What they DIDN’T see was my Frenzied Hag of the Western World act the week before, using my body as a human hammer to get this dump into shape. If it weren’t for parties, I’d NEVER clean up around here.


Gardening, spray-painting, wire-brushing, dusting high, dusting low, vacuuming . . . I worked like a dog, especially picking up the 17 zillion maple hulls out of the irregular flagstones on our back patio.


But seconds before the first guests arrived, I caught sight of Maddy, our 3-year-old, out there grabbing fistfuls of wet sand and throwing them up in the air – “HAPPPP-py New Year!”


All over my precious patio that I had JUST swept!


One fistful of sand plonked onto the living room window and slid down, leaving a trail of grime that would be our guests’ first glimpse of our lovely, peaceful home.


That’s when the tick on the right eyelid began.


Two minutes later, the lightbulb over the buffet burned out, creating the ominous specter of guests having to peer haplessly at the food.


The tick on the left eyelid began.


The twitch on the mouth came after 90 minutes of so-so slush from the rented margarita machine. It was too liquid. It was too warm in the afternoon sun, to freeze up into a good snow-like texture. People were good sports and drank the slush anyway, but I was upset.


Then – naturally — the sun went down and the slush iced up . . . at the precise moment the guests had to “progress” to the next house.

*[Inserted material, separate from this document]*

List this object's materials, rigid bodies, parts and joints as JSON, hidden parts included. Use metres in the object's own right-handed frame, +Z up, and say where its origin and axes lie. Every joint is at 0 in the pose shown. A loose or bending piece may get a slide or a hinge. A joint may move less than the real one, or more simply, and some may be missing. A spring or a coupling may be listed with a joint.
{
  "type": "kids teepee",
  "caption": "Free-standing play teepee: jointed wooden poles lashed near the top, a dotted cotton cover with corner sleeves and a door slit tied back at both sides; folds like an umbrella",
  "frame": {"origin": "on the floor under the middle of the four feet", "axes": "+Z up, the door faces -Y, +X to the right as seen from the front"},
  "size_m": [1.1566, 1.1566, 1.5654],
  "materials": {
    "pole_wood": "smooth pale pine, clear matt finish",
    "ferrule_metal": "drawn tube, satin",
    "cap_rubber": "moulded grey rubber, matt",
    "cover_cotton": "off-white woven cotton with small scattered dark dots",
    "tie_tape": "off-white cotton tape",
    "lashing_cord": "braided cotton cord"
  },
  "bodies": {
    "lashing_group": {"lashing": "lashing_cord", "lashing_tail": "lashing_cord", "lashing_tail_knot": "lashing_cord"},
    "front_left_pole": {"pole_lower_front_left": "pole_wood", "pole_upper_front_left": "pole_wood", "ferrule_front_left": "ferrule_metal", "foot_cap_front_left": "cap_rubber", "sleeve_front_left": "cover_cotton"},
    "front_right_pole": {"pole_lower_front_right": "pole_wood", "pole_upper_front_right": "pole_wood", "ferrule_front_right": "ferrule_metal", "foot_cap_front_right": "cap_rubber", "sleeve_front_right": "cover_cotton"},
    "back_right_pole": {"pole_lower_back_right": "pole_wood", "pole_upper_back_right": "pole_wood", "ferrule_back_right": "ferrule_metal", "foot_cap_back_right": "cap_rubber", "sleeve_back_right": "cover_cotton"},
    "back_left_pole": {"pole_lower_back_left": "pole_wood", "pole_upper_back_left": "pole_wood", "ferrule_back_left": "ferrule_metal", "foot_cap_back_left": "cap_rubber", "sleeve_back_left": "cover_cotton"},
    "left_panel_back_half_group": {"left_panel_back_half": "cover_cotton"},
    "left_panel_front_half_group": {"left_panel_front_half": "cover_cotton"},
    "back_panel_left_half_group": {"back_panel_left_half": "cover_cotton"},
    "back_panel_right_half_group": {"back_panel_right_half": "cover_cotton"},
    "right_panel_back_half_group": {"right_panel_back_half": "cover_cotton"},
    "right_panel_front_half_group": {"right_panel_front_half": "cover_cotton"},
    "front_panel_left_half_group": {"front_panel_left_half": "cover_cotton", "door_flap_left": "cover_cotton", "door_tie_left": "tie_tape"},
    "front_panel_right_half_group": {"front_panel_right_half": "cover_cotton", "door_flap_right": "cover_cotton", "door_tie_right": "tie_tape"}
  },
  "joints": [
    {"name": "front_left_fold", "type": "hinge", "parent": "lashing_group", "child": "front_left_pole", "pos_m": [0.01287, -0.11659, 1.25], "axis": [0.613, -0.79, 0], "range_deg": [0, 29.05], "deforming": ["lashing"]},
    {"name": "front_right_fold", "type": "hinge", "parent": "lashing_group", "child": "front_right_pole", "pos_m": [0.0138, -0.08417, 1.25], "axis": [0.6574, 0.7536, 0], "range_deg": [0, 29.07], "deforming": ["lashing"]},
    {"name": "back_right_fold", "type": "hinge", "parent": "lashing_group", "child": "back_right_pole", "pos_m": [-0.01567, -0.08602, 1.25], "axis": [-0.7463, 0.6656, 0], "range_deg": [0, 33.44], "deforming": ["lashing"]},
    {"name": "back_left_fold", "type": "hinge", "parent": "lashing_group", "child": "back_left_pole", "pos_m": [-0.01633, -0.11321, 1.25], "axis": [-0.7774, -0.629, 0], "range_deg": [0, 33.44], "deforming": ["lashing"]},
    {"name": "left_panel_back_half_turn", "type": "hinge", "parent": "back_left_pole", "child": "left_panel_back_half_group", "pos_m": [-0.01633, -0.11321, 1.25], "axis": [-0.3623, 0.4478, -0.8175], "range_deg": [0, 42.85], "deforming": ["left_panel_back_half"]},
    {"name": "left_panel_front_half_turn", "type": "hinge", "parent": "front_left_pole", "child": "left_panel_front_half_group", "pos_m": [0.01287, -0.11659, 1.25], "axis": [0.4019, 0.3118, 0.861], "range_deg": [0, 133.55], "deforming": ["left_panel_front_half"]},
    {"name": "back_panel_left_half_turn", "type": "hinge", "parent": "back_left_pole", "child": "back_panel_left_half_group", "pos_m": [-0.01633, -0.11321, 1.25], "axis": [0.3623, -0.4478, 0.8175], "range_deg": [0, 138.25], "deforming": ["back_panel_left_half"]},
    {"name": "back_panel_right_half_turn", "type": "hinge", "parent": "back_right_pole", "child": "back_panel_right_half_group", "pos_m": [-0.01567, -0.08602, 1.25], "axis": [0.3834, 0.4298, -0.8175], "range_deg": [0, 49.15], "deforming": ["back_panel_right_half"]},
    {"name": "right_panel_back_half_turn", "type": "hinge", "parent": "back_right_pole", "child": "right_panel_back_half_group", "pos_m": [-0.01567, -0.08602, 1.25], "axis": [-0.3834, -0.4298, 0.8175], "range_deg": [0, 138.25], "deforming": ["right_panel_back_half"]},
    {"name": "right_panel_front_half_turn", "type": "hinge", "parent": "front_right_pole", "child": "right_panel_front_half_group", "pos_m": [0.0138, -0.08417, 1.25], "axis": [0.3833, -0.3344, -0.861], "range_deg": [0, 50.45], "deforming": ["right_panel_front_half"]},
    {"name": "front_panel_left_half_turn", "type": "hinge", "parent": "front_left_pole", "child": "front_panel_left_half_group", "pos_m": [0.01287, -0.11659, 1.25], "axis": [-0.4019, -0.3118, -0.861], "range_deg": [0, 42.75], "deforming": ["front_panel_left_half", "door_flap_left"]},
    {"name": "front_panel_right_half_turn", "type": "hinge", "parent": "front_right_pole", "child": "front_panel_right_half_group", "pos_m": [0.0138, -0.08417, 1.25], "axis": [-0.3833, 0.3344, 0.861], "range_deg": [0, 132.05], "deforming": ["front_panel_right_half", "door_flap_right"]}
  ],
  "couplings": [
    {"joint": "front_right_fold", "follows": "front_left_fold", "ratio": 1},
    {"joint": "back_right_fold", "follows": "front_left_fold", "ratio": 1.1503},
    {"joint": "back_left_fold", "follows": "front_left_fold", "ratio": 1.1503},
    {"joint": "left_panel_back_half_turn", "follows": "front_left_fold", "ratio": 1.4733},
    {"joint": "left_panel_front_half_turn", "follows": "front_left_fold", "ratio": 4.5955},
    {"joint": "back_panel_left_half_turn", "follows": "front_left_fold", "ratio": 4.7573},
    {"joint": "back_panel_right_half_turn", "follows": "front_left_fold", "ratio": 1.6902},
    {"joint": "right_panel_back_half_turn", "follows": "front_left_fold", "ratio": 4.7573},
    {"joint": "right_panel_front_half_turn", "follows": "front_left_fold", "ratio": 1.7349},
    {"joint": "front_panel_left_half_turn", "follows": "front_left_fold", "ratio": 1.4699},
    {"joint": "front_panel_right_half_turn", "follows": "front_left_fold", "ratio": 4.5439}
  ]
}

So they left. I was stuck with a boatload of leftover margaritas. I mean, a 55-gallon drum of leftover margaritas.


Shaken, not stirred? Neither. I twitched. It was a great party and I should have been proud and happy, but as usual, I obsessed over the few things that went wrong. Madame Perfecto strikes again.


And where was my husband during all of these party-prep trials? My rock, my fortress, my handyman, my margarita machine mechanic?


Out of town, of course.


At least, he wasn’t just off golfing. That’s his usual M.O. when a big party is coming up. You’ve seen the cartoon: husband sets up ladder, paint can, paint brush and drop cloths, and as he leaves the house with his golf bag over his shoulder, he calls to his wife: “You’re all set!!!”

No, this time he had been called away on a mission of critical importance. Not to a far-flung battlefield. Not for work. It was to a softball tournament, to support our daughter’s team, of which he is a manager.


Oh, make no mistake: before he left, he took a half-day off work and whizzed down his Honey-Do List. He whipped the yard into shape. He took the storms off the screen porch.


As he was leaving, he even flipped on the air conditioner for the first time this year. As he walked out the door, he said jauntily over his shoulder:


“You’re all set!”


Don’t say that! That could be a big jinx! I hate when you say that!!!


I felt a chill of margarita-like proportions. But it was nothing compared to what my feet felt at 7 this morning. The party was over, and I fell into bed, exhausted, for a good night’s sleep.


However . . . the softball daughter had forgotten to turn off her alarm clock before she left town. So it buzzed loudly at O Dark Thirty. I leaped out of bed, my tired bod still leaden from all those party preparations, and staggered downstairs to turn it off.


Two steps into her room – squish, squish – and I knew the nearby air conditioning unit was backed up and leaking badly onto her carpeted floor.

Icy water was soaking the off-white carpet, sending shock waves through my bare feet. The Arctic wetness drove my cardiogram into the mega-millions. Worst of all, the water was beginning to stain the beautiful beech baseboards.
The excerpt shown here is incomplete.